Third degree taylor polynomial is ${T}_{{3}}{\left({x}\right)}={f{{\left({0}\right)}}}+\frac{{{f{'}}{\left({0}\right)}}}{{{1}!}}{\left({x}-{0}\right)}+\frac{{{f{''}}{\left({0}\right)}}}{{{2}!}}{{\left({x}-{0}\right)}}^{{2}}+\frac{{{f{'''}}{\left({0}\right)}}}{{{3}!}}{{\left({x}-{0}\right)}}^{{3}}={0}+\frac{{1}}{{1}}{x}+\frac{{0}}{{{2}}}{{x}}^{{2}}+\frac{{-{1}}}{{{6}}}{{x}}^{{3}}={x}-\frac{{{{x}}^{{3}}}}{{6}}$.

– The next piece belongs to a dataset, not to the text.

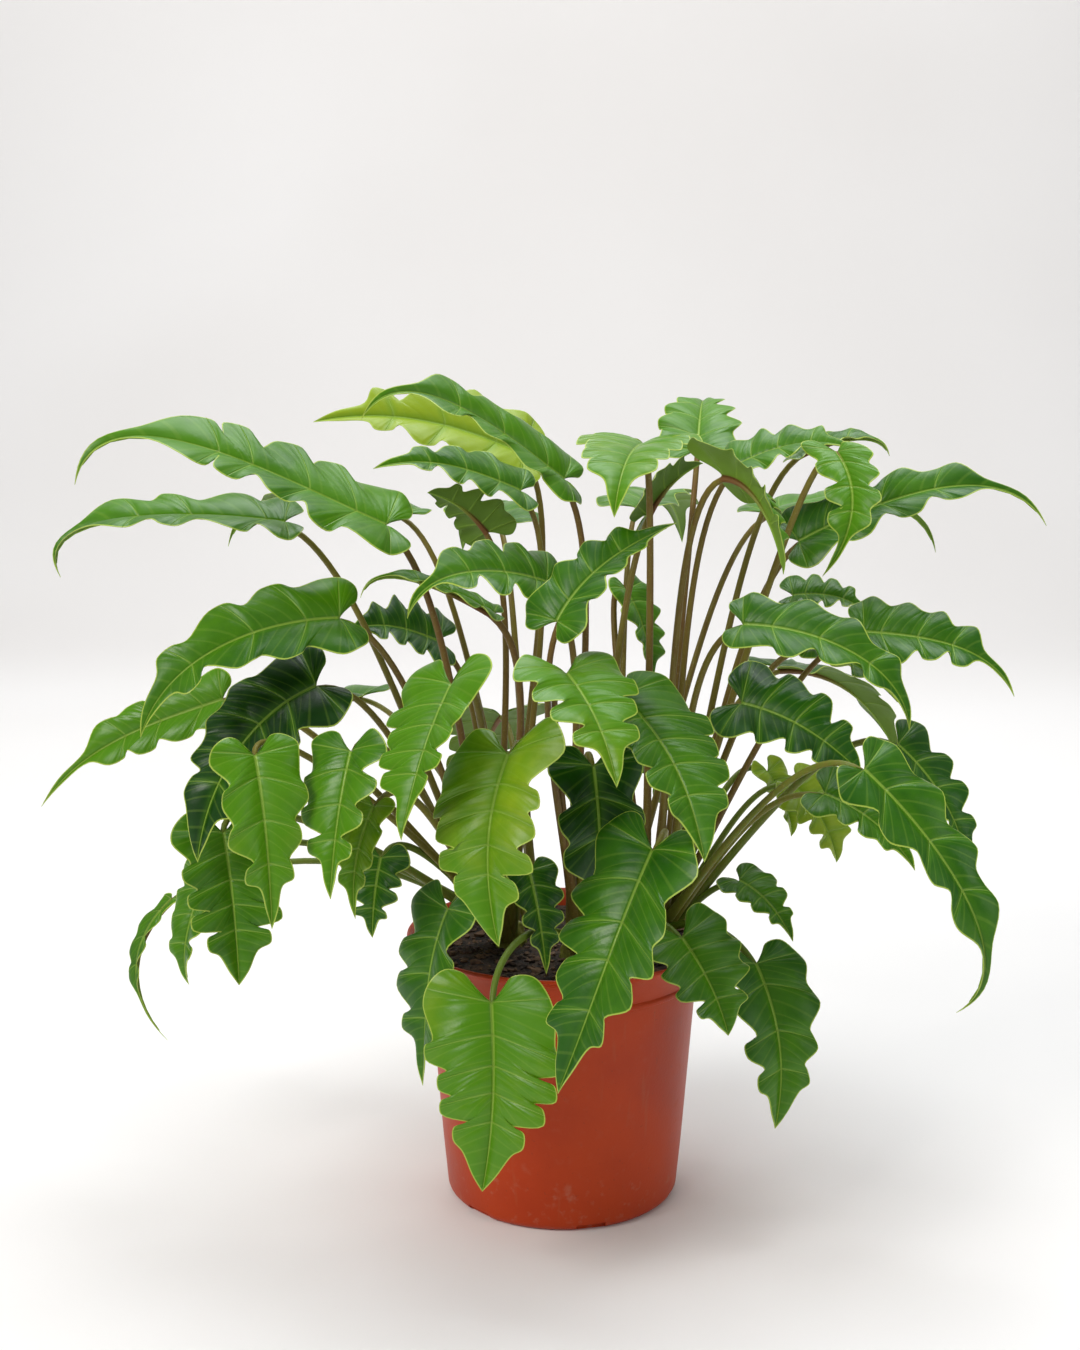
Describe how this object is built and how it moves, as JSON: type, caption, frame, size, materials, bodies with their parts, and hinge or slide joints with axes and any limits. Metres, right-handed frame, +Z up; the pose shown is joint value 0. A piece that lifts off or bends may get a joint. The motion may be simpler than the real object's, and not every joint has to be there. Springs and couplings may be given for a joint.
{
  "type": "philodendron xanadu in a nursery pot",
  "caption": "Bushy house plant with lobed, arching leaves on long petioles, growing in a tapered plastic nursery pot filled with soil.",
  "frame": {"origin": "middle of the pot's flat bottom, on the surface it stands on", "axes": "+Z up, -Y towards the plant's front as pictured, +X to the right seen from the front"},
  "size_m": [0.5953, 0.4753, 0.4997],
  "materials": {
    "pot": "matt moulded plastic, terracotta orange",
    "soil": "damp peat and bark",
    "petiole": "smooth olive green, browner on the tall ones",
    "leaf": "glossy green leaf with a pale midrib and margin"
  },
  "bodies": {
    "root": {"pot": "pot", "soil": "soil", "stems_left": "petiole", "stems_middle": "petiole", "stems_right": "petiole", "spray_back_left": "leaf", "spray_back_right": "leaf", "leaf_c1": "leaf", "leaf_c2": "leaf", "leaf_c3": "leaf", "leaf_c5": "leaf", "leaf_c6": "leaf", "leaf_c7": "leaf", "leaf_c8": "leaf", "leaf_c9": "leaf", "leaf_c11": "leaf", "leaf_l1": "leaf", "leaf_l2": "leaf", "leaf_l3": "leaf", "leaf_l4": "leaf", "leaf_l5": "leaf", "leaf_l6": "leaf", "leaf_l7": "leaf", "leaf_l8": "leaf", "leaf_l9": "leaf", "leaf_l10": "leaf", "leaf_l12": "leaf", "leaf_l13": "leaf", "leaf_l14": "leaf", "leaf_l15": "leaf", "leaf_t1": "leaf", "leaf_t2": "leaf", "leaf_t3": "leaf", "leaf_t4": "leaf", "leaf_t7": "leaf", "leaf_t8": "leaf", "leaf_t9": "leaf", "leaf_t10": "leaf", "leaf_t11": "leaf", "leaf_t12": "leaf", "leaf_t13": "leaf", "leaf_t14": "leaf", "leaf_t15": "leaf", "leaf_t16": "leaf", "leaf_r1": "leaf", "leaf_r2": "leaf", "leaf_r3": "leaf", "leaf_r5": "leaf", "leaf_r6": "leaf", "leaf_r7": "leaf", "leaf_r8": "leaf", "leaf_r9": "leaf", "leaf_r10": "leaf", "leaf_r11": "leaf", "leaf_r12": "leaf", "leaf_b1": "leaf", "leaf_b2": "leaf", "leaf_b3": "leaf"}
  },
  "joints": []
}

Fifth degree taylor polynomial is ${T}_{{5}}{\left({x}\right)}={f{{\left({0}\right)}}}+\frac{{{f{'}}{\left({0}\right)}}}{{{1}!}}{\left({x}-{0}\right)}+\frac{{{f{''}}{\left({0}\right)}}}{{{2}!}}{{\left({x}-{0}\right)}}^{{2}}+\frac{{{f{'''}}{\left({0}\right)}}}{{{3}!}}{{\left({x}-{0}\right)}}^{{3}}+\frac{{{{f}}^{{{\left({4}\right)}}}{\left({0}\right)}}}{{{4}!}}{{\left({x}-{0}\right)}}^{{4}}+\frac{{{{f}}^{{{\left({5}\right)}}}{\left({0}\right)}}}{{{5}!}}{{\left({x}-{0}\right)}}^{{5}}=$

$={0}+\frac{{1}}{{1}}{x}+\frac{{0}}{{{2}}}{{x}}^{{2}}+\frac{{-{1}}}{{{6}}}{{x}}^{{3}}+\frac{{0}}{{{4}!}}{{x}}^{{4}}+\frac{{1}}{{{120}}}{{x}}^{{5}}={x}-\frac{{{{x}}^{{3}}}}{{6}}+\frac{{{{x}}^{{5}}}}{{{120}}}$.

So,

${T}_{{1}}{\left({x}\right)}={x}$, ${T}_{{3}}{\left({x}\right)}={x}-\frac{{{{x}}^{{3}}}}{{6}}$, ${T}_{{5}}{\left({x}\right)}={x}-\frac{{{{x}}^{{3}}}}{{6}}+\frac{{{{x}}^{{5}}}}{{120}}$.

Remember, the higher degree of polynomial, the better precision. Figure illustrates this. Note, that approximation good only near point of expansion, in this case ${a}={0}$.